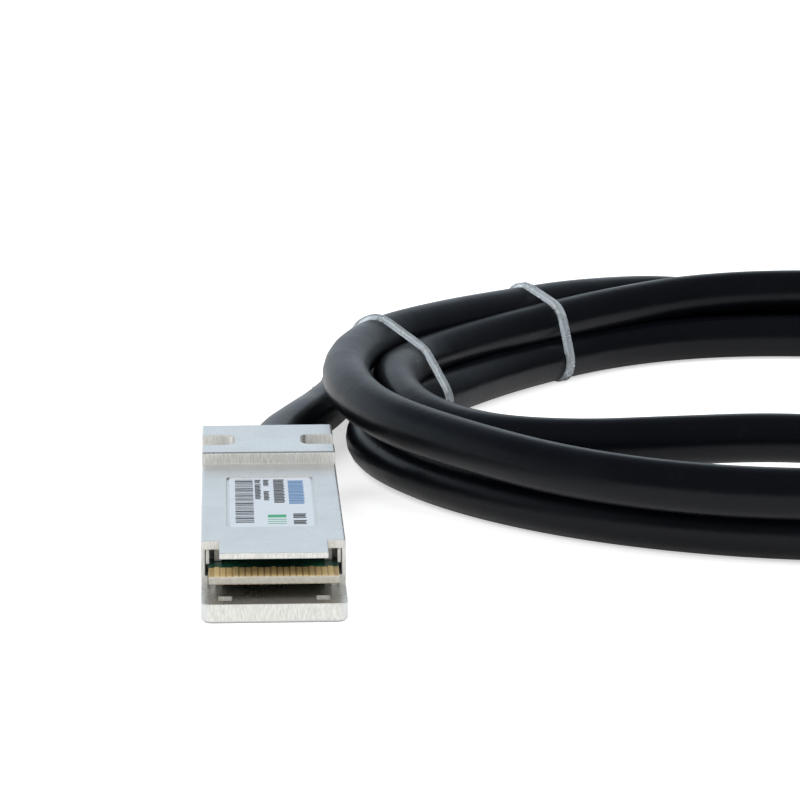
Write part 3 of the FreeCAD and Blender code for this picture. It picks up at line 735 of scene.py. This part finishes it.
cable_line = centre_line(cable)
white_nylon = nylon()
for node, angle in TIES:
    piece = tie(node, angle, cable_line)
    piece.data.materials.append(white_nylon)
    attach(piece, ROOT)
    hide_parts(node)

inks = [ink("ink_dark", (0.03, 0.03, 0.035)), ink("ink_blue", (0.07, 0.2, 0.42)),
        ink("ink_green", (0.03, 0.36, 0.16))]
for end in ENDS:
    printed = label_print(end, inks)
    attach(printed, ROOT)

metal = shell_metal()
LOOKS = {
    "lower_shell": metal,
    "upper_cover": metal,
    "label": film(),
    "paddle_card": laminate(),
    "contact_pads": gold(),
    "memory_chip": moulded("chip_plastic", (0.02, 0.02, 0.021), (0.035, 0.035, 0.036),
                           roughness=0.5, grain_size=0.00012, depth=0.000006),
    "passives": ceramic(),
    "inner_mould": moulded("mould_plastic", (0.03, 0.03, 0.034), (0.05, 0.05, 0.055),
                           roughness=0.45, grain_size=0.0003, depth=0.00001),
    "wire_pairs": foil(),
    "crimp_ferrule": brass(),
    "grommet": moulded("grommet_rubber", (0.015, 0.015, 0.016), (0.03, 0.03, 0.031),
                       roughness=0.62, grain_size=0.0003, depth=0.000012),
    "latch_slider": stamped_steel("latch_steel", (0.66, 0.66, 0.65), (0.48, 0.48, 0.48), line_axis=Y),
    "pull_tab": moulded("tab_plastic", (0.018, 0.019, 0.022), (0.032, 0.033, 0.037),
                        roughness=0.42, grain_size=0.00025, depth=0.00001),
    "return_springs": stamped_steel("spring_steel", (0.6, 0.59, 0.57), (0.4, 0.39, 0.38), line_axis=X),
    "shell_screws": stamped_steel("screw_steel", (0.3, 0.3, 0.31), (0.14, 0.14, 0.15), line_axis=Z),
}
for end in ENDS:
    for piece, look in LOOKS.items():
        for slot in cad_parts[end + "_" + piece].material_slots:
            slot.material = look

camera()
floor()
studio_world()
softbox("softbox_left", (-0.75, -0.35, 0.9), target=(-0.02, 0.03, 0), size=0.8, energy=6.0)
softbox("softbox_right", (0.6, -0.5, 1.0), target=(0.0, 0.05, 0), size=0.9, energy=5.0)
bpy.context.scene.view_settings.view_transform = "Standard"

******

• [Stated goal]
Using the data above, repeat every line exactly.

• [Output]
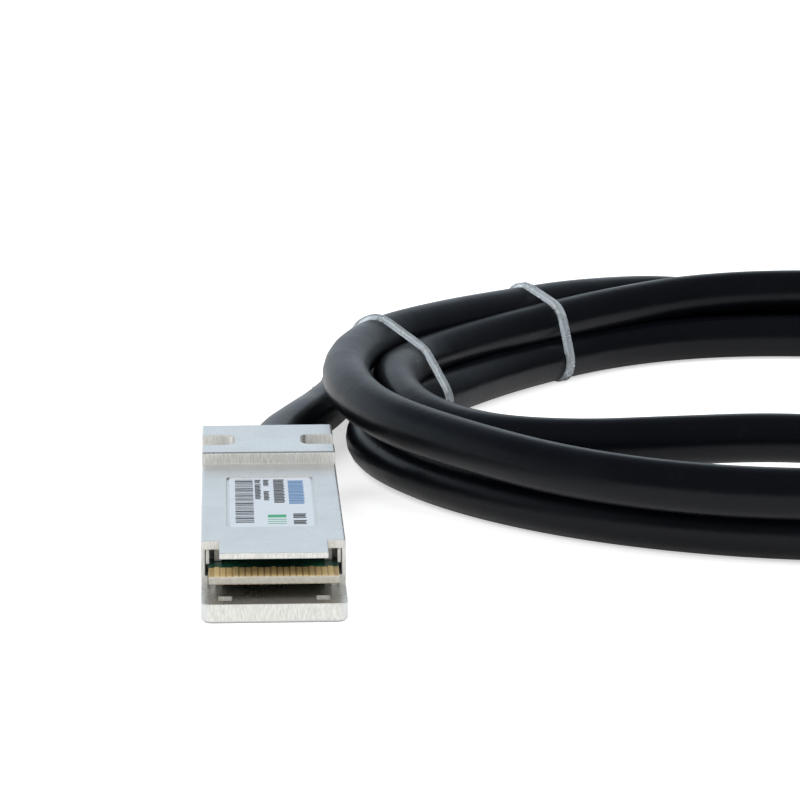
Write part 3 of the FreeCAD and Blender code for this picture. It picks up at line 735 of scene.py. This part finishes it.
cable_line = centre_line(cable)
white_nylon = nylon()
for node, angle in TIES:
    piece = tie(node, angle, cable_line)
    piece.data.materials.append(white_nylon)
    attach(piece, ROOT)
    hide_parts(node)

inks = [ink("ink_dark", (0.03, 0.03, 0.035)), ink("ink_blue", (0.07, 0.2, 0.42)),
        ink("ink_green", (0.03, 0.36, 0.16))]
for end in ENDS:
    printed = label_print(end, inks)
    attach(printed, ROOT)

metal = shell_metal()
LOOKS = {
    "lower_shell": metal,
    "upper_cover": metal,
    "label": film(),
    "paddle_card": laminate(),
    "contact_pads": gold(),
    "memory_chip": moulded("chip_plastic", (0.02, 0.02, 0.021), (0.035, 0.035, 0.036),
                           roughness=0.5, grain_size=0.00012, depth=0.000006),
    "passives": ceramic(),
    "inner_mould": moulded("mould_plastic", (0.03, 0.03, 0.034), (0.05, 0.05, 0.055),
                           roughness=0.45, grain_size=0.0003, depth=0.00001),
    "wire_pairs": foil(),
    "crimp_ferrule": brass(),
    "grommet": moulded("grommet_rubber", (0.015, 0.015, 0.016), (0.03, 0.03, 0.031),
                       roughness=0.62, grain_size=0.0003, depth=0.000012),
    "latch_slider": stamped_steel("latch_steel", (0.66, 0.66, 0.65), (0.48, 0.48, 0.48), line_axis=Y),
    "pull_tab": moulded("tab_plastic", (0.018, 0.019, 0.022), (0.032, 0.033, 0.037),
                        roughness=0.42, grain_size=0.00025, depth=0.00001),
    "return_springs": stamped_steel("spring_steel", (0.6, 0.59, 0.57), (0.4, 0.39, 0.38), line_axis=X),
    "shell_screws": stamped_steel("screw_steel", (0.3, 0.3, 0.31), (0.14, 0.14, 0.15), line_axis=Z),
}
for end in ENDS:
    for piece, look in LOOKS.items():
        for slot in cad_parts[end + "_" + piece].material_slots:
            slot.material = look

camera()
floor()
studio_world()
softbox("softbox_left", (-0.75, -0.35, 0.9), target=(-0.02, 0.03, 0), size=0.8, energy=6.0)
softbox("softbox_right", (0.6, -0.5, 1.0), target=(0.0, 0.05, 0), size=0.9, energy=5.0)
bpy.context.scene.view_settings.view_transform = "Standard"